There are also over 100 growers who are waiting on the state to issue a final review. The OMP wrote in a Facebook post that it’s recently issued 49 conditional licenses, dividing across 20 marijuana stores, 20 cultivation facilities, and 9 product manufacturing facilities.
Langston hopes that issue will diminish as time goes on, and adult-use cultivators grow their own supply.
Consumption Laws in Maine
Individual jurisdictions within Maine are “dry” areas, as you see across the country with alcohol. In Maine, each individual jurisdiction had to choose if it wanted to “opt in” and allow recreational marijuana; if the municipality didn’t go out of its way to opt in, it would automatically be opted out and remain “dry.”

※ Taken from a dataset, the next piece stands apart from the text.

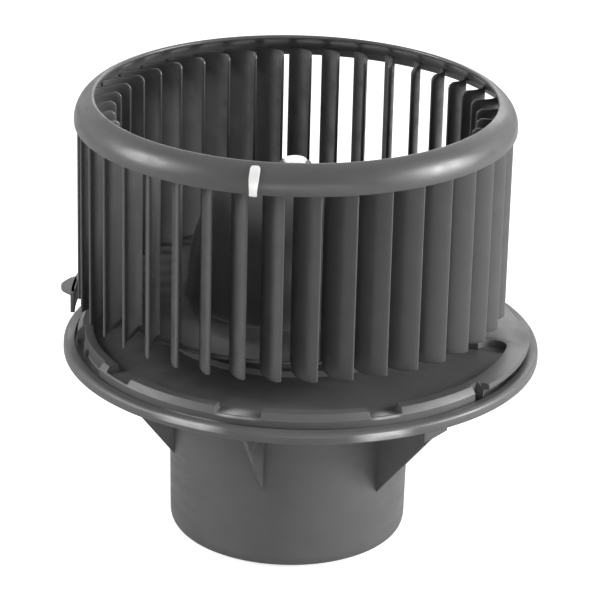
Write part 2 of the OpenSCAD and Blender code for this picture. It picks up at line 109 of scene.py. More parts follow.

It’s still illegal to smoke in public places throughout the entire state. Violation of the state’s marijuana laws count as civil infractions and can result in a fine of up to $100. Medical marijuana has been decriminalized and available in Maine since 1999.
Where other business owners might view other companies in the same field as competitors, Henry views them as brethren. He’s hoping Sweet Dirt will be able to develop enough product to help supply other stores.